Chag v'Chesed: Holiday Dvar Tzedek,Yom Kippur 5774

Chag v'Chesed

Is apathy inherited? Is inaction passed on from generation to generation? Will our lack of responsiveness to global anguish be passed on to our children?

When it comes to the question of whether our sins will be visited upon generations to come, Sinai and the Golden Calf offer us a clue.

While the story is likely familiar to us, its connection to Yom Kippur may be less well known: Moses ascended Mount Sinai to receive God’s law. But he was gone so long that the Israelites doubted he was coming back. In their panic, they turned to Moses’ brother and lieutenant, Aaron, to help them build a totem to stand in for God. (Exodus 32:1) Aaron instructed his people to turn over their gold jewelry and he melted it down to mold the golden calf.

When God observed this heresy and distrust, God was disgusted and enraged, vowing to destroy the entire people and start a new line from Moses. But Moses went back up the peak to talk God down, asking what was the point of destroying a people so recently delivered. God relented and on the 10th day of the month of Tishrei (Yom Kippur), Moses returned to his flock with a message of atonement. But God made clear that the leniency was not open-ended, saying, “[God] does not remit all punishment, but visits the iniquity of parents upon children and children’s children, upon the third and fourth generations.” (Exodus 34:7)

The sinner’s descendants pay a price.

Whether one thinks it’s fair to punish a child for a parent’s missteps, there’s no escaping the reality of inherited sins. If our children see us lose our temper with a waiter, aren’t they likely to mistreat people who serve them in the future? If our children watch us texting while we’re talking to them, haven’t they learned that one needn’t give someone full attention? If our children see us choose to go to a yoga class instead of a colleague’s shiva, haven’t we taught them priorities? And on a more indelible scale, if our children see that our most generous acts are done almost entirely for our inner circle of family and friends, rarely for the stranger—the factory worker we don’t know in Bangladesh, the nurse toiling without medical supplies in Tanzania, the child (whose blistered feet could be our child’s feet) walking miles to school in Mexico—then how should they possibly absorb the message that we have a responsibility to alleviate suffering, no matter how distant the pain?

I can’t hold myself up as a role model. For the last three years, every Thursday I’ve helped serve breakfast at dawn to 100 homeless people at our synagogue. But I don’t do anything for them the rest of the week, nor am I involved in efforts to change the system that keeps them homeless.

I participated in Hurricane Sandy relief, but only while the crisis was acute.

I hosted children from the Fresh Air Fund two summers in a row, but couldn’t figure out how to remain in their lives without feeling intrusive or awkward, so we lost touch.

So what do my children see? That I’m involved, but to a point. That I give of my time and money, but that my most generous moments involve the people closest to me. That I rarely broach the world’s horrors with them because I worry they’ll feel traumatized instead of galvanized. That I don’t enumerate the checks my husband and I write because it feels inappropriate to list donations.
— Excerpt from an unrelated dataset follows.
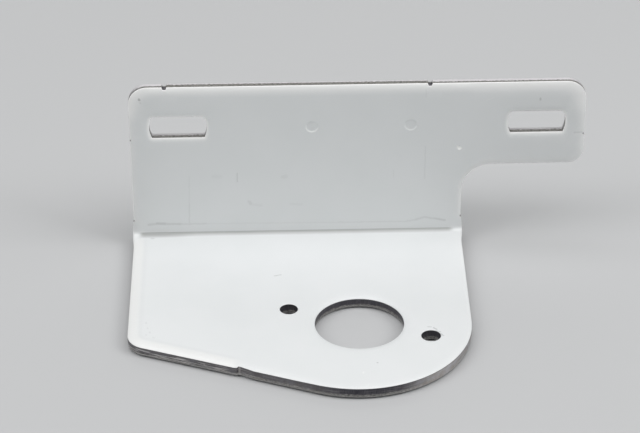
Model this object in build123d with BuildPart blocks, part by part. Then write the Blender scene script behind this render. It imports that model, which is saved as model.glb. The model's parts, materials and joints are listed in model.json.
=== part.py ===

All of us justify our own action or inaction but I think we too readily say, “I’ve done enough.” It’s actually not enough. We all know that the international need is bottomless, and granted, guilt is not a constructive motivator. But when we think about what kind of people we want our children to be, (and I hear so many parents fret about how to make their kids aware of privilege), perhaps we should look at whether we’re laying the groundwork for future benevolence or careerism? Do we send the message that we value good work as much as good grades? Are we committing sins of silence that our children are destined to recommit?

God may have been harsh and punitive in promising to “visit the iniquity of parents upon children,” but it’s a warning worth hearing. When we don’t act, our children learn inaction. When we don’t read aloud from the morning’s toughest news stories, our children are untouched by them. When we aren’t willing to upend our comfortable routines to figure out how to help “heal the world,” then all our talk about the importance of tikkun olam is just talk.

I am the first to say that it’s hard to look at global heartbreak without flinching. It’s hard to internalize the world’s brokenness: girls who are robbed of an education; ethnic minorities who are denied jobs and healthcare; LGBT people who face relentless abuse of their basic human rights; garment workers who are not paid a decent wage; and millions of people who experience the chronic reality of hunger and violence. But our failure to look begets our failure to act. Which begets another generation of bystanders. On these days of renewal and repentance, let’s be honest about our sins of inertia and whether, like the ancient crime of the Golden Calf, we’re passing them on.

Abigail Pogrebin is a former producer for 60 Minutes and Charlie Rose, and has written for many publications including The Daily Beast, New York Magazine, and Tablet. She is the author of Stars of Jews: Prominent Jews Talk About Being Jewish (2005), which is being adapted for the stage, and One and the Same: My Life as an Identical Twin and What I’ve Learned About Everyone’s Struggle to Be Singular (2009). She moderates an interview series at the JCC in Manhattan called “What Everyone’s Talking About” and for the last three years has co-authored Newsweek’s list of Most Influential Rabbis.